__INSTRUCTIONS FOR THE TASK__: Write out exactly the lines from the start of the entries through the one that contains "return at(along) +", including both.

BEGIN INPUT DATA

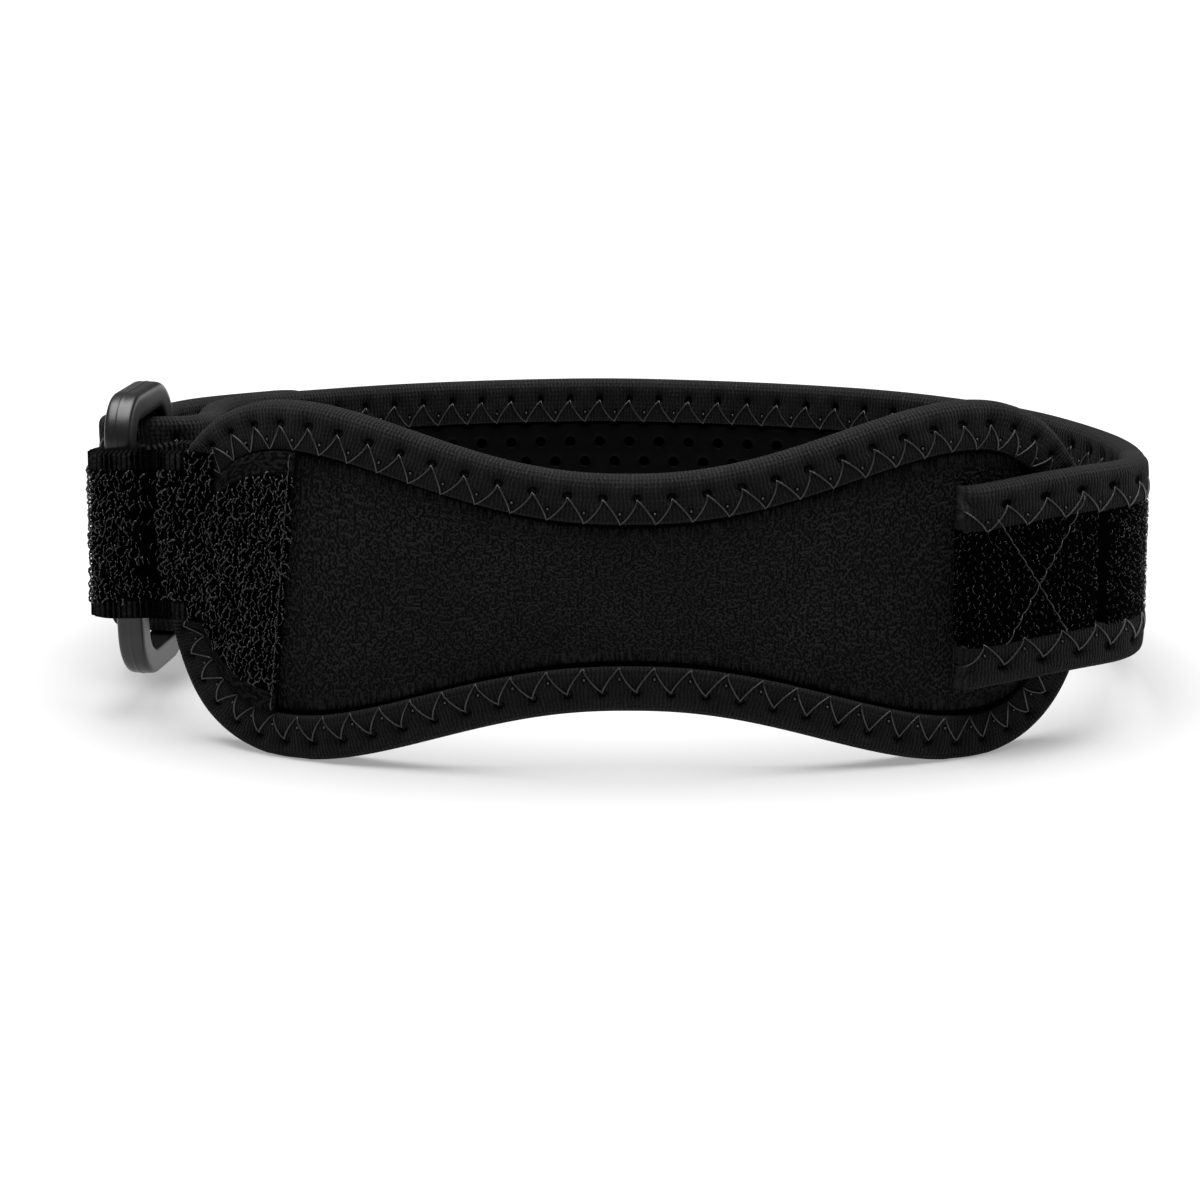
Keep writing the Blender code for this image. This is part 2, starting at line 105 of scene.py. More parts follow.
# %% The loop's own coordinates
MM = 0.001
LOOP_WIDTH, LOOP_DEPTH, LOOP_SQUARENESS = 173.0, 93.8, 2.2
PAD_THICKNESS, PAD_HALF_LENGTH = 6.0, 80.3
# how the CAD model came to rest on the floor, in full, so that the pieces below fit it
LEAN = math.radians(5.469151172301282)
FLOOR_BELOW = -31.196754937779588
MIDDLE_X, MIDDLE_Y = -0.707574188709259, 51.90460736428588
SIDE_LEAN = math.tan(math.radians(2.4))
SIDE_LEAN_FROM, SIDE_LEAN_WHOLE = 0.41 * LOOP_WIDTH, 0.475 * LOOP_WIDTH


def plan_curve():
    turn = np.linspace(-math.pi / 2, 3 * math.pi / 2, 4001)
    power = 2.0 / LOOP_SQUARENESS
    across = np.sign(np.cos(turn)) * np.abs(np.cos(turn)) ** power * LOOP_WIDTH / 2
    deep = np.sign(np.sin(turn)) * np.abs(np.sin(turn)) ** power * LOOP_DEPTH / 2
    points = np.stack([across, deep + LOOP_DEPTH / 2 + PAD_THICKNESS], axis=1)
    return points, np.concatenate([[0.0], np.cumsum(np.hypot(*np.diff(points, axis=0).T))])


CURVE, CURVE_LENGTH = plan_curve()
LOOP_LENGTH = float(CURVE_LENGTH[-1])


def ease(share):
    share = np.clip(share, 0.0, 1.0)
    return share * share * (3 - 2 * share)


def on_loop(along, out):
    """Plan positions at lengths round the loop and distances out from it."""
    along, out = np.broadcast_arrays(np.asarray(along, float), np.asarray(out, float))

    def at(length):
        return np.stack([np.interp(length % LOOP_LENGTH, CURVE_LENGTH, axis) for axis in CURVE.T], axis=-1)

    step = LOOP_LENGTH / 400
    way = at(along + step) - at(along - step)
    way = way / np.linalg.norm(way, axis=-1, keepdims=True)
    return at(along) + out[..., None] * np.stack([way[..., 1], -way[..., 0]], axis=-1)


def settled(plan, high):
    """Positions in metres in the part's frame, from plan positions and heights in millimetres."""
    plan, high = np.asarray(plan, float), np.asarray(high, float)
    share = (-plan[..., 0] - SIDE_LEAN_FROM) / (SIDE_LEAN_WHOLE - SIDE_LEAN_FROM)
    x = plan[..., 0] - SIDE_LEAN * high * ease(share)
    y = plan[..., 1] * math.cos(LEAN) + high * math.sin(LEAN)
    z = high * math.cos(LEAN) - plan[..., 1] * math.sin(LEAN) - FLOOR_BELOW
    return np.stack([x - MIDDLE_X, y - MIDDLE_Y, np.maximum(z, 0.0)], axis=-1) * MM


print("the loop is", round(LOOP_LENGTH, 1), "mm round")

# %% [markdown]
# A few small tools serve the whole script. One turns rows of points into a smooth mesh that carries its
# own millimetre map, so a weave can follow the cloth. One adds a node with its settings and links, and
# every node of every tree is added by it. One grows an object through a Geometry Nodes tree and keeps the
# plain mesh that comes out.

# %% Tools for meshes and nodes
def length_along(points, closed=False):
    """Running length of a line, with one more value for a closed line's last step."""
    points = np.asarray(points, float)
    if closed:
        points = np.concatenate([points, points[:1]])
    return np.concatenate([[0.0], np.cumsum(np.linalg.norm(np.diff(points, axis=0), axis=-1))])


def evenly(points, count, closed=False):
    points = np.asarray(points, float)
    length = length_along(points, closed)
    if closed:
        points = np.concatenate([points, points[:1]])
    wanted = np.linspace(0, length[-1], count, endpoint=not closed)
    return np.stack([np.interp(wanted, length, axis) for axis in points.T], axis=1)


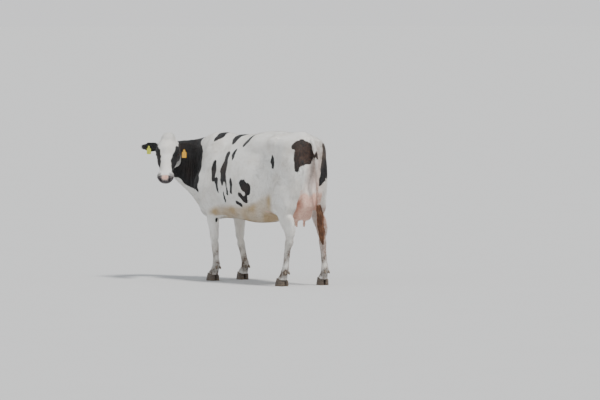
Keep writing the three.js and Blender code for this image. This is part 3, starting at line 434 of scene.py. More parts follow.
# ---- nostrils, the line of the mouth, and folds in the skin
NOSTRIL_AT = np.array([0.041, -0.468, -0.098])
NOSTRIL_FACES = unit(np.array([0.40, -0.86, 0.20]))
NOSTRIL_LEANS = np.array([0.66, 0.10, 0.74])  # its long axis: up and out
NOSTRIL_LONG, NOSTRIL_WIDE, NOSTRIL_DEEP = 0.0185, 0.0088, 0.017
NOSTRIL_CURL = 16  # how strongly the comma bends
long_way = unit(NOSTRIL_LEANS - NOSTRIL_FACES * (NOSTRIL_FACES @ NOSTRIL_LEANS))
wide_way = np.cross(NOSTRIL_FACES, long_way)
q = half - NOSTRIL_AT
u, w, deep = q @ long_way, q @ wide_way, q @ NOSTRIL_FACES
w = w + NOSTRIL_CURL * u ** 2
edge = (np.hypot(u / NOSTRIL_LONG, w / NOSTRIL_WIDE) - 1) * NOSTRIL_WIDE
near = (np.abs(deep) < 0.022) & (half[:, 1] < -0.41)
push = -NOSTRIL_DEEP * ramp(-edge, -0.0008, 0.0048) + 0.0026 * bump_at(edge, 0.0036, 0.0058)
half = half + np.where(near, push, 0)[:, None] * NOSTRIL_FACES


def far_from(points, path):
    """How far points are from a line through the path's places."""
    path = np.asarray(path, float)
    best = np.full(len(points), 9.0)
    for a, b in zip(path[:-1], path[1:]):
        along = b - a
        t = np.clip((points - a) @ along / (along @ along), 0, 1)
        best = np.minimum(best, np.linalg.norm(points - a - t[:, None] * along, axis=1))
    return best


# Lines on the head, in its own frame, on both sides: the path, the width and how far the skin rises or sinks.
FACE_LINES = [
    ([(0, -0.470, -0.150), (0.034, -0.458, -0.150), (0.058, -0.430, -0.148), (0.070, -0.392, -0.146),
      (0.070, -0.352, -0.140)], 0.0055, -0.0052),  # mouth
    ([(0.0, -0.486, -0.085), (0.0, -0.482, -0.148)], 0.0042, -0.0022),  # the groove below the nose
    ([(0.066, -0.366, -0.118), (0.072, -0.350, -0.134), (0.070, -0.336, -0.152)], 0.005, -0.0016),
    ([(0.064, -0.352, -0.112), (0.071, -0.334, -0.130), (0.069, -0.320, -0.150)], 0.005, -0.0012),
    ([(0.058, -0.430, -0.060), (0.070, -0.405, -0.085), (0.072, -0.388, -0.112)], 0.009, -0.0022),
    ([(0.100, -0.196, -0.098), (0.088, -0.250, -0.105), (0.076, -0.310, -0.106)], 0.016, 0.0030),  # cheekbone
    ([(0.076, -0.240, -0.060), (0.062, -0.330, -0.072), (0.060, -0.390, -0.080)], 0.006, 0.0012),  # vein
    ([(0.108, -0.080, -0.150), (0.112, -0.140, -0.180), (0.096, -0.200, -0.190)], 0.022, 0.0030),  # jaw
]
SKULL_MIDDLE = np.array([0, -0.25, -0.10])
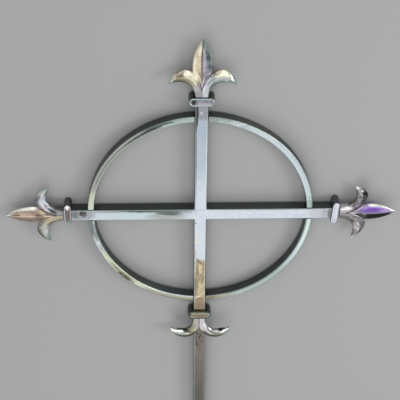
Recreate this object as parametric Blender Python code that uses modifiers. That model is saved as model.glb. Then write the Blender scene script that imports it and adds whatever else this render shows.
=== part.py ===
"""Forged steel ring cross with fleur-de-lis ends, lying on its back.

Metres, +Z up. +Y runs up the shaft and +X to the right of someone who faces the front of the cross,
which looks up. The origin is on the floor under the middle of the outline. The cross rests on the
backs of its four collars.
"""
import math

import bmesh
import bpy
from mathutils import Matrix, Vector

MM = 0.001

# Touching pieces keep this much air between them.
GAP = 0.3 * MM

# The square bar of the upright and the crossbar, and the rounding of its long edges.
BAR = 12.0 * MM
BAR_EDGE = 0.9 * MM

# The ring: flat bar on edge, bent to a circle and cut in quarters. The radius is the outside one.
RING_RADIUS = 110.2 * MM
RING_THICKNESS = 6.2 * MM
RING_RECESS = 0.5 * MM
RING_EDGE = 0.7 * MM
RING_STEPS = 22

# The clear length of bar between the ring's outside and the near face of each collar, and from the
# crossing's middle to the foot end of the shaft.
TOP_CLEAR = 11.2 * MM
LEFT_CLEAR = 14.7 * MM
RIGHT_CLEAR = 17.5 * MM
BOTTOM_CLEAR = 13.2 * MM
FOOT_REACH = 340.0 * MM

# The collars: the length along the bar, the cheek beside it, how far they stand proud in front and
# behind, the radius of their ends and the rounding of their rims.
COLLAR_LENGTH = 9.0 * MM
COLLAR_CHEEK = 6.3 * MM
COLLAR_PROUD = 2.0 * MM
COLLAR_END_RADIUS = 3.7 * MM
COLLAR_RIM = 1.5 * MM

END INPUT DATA

__REPLY TO THE TASK__:
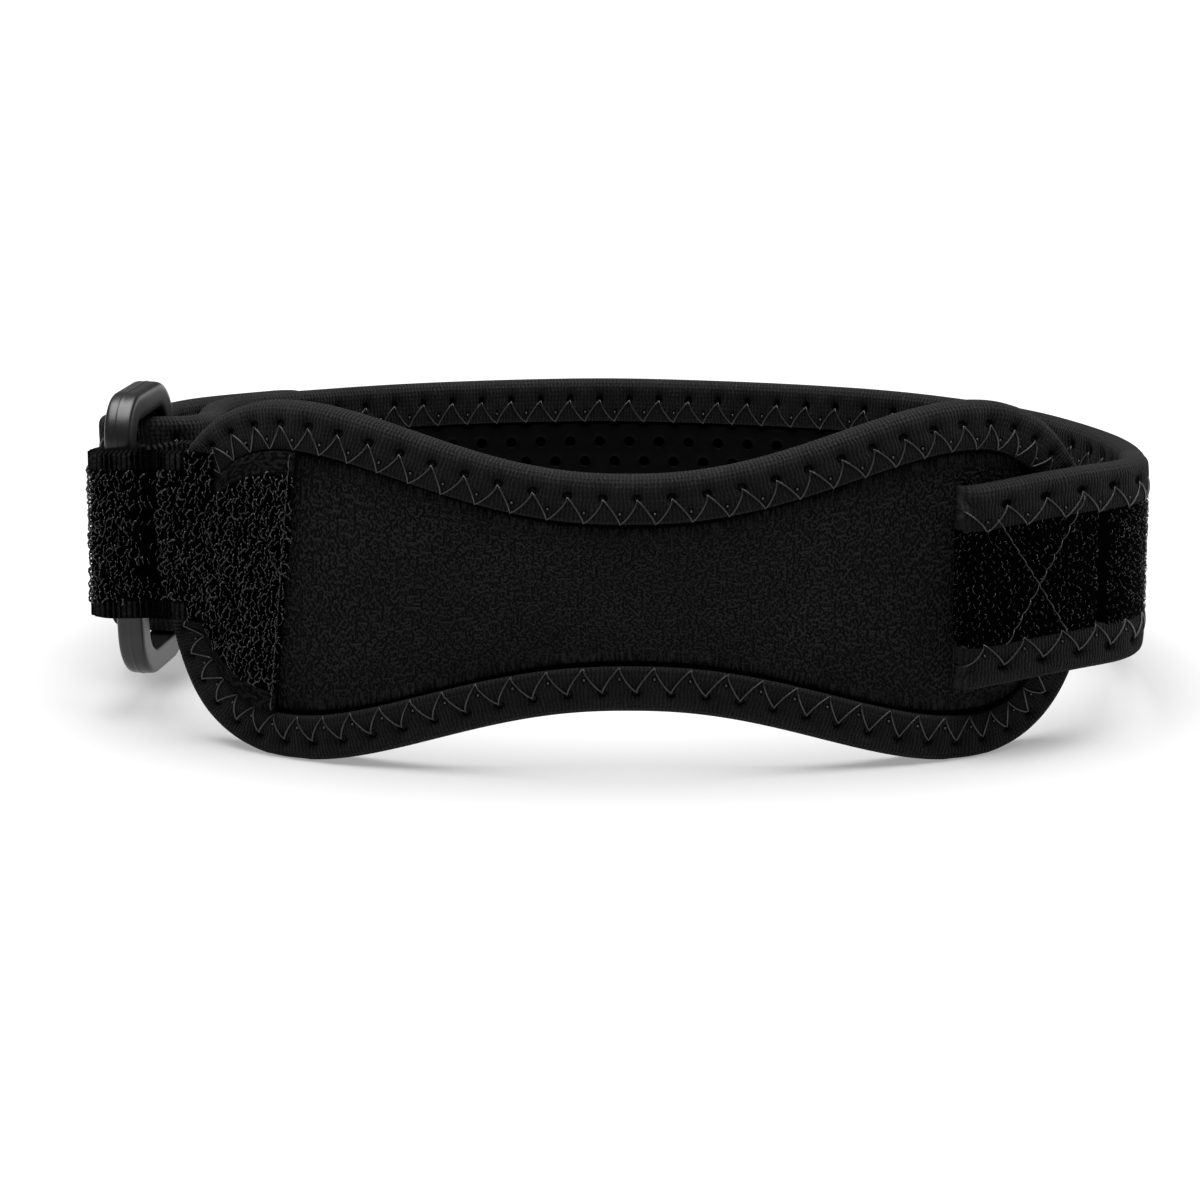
Keep writing the Blender code for this image. This is part 2, starting at line 105 of scene.py. More parts follow.
# %% The loop's own coordinates
MM = 0.001
LOOP_WIDTH, LOOP_DEPTH, LOOP_SQUARENESS = 173.0, 93.8, 2.2
PAD_THICKNESS, PAD_HALF_LENGTH = 6.0, 80.3
# how the CAD model came to rest on the floor, in full, so that the pieces below fit it
LEAN = math.radians(5.469151172301282)
FLOOR_BELOW = -31.196754937779588
MIDDLE_X, MIDDLE_Y = -0.707574188709259, 51.90460736428588
SIDE_LEAN = math.tan(math.radians(2.4))
SIDE_LEAN_FROM, SIDE_LEAN_WHOLE = 0.41 * LOOP_WIDTH, 0.475 * LOOP_WIDTH


def plan_curve():
    turn = np.linspace(-math.pi / 2, 3 * math.pi / 2, 4001)
    power = 2.0 / LOOP_SQUARENESS
    across = np.sign(np.cos(turn)) * np.abs(np.cos(turn)) ** power * LOOP_WIDTH / 2
    deep = np.sign(np.sin(turn)) * np.abs(np.sin(turn)) ** power * LOOP_DEPTH / 2
    points = np.stack([across, deep + LOOP_DEPTH / 2 + PAD_THICKNESS], axis=1)
    return points, np.concatenate([[0.0], np.cumsum(np.hypot(*np.diff(points, axis=0).T))])


CURVE, CURVE_LENGTH = plan_curve()
LOOP_LENGTH = float(CURVE_LENGTH[-1])


def ease(share):
    share = np.clip(share, 0.0, 1.0)
    return share * share * (3 - 2 * share)


def on_loop(along, out):
    """Plan positions at lengths round the loop and distances out from it."""
    along, out = np.broadcast_arrays(np.asarray(along, float), np.asarray(out, float))

    def at(length):
        return np.stack([np.interp(length % LOOP_LENGTH, CURVE_LENGTH, axis) for axis in CURVE.T], axis=-1)

    step = LOOP_LENGTH / 400
    way = at(along + step) - at(along - step)
    way = way / np.linalg.norm(way, axis=-1, keepdims=True)
    return at(along) + out[..., None] * np.stack([way[..., 1], -way[..., 0]], axis=-1)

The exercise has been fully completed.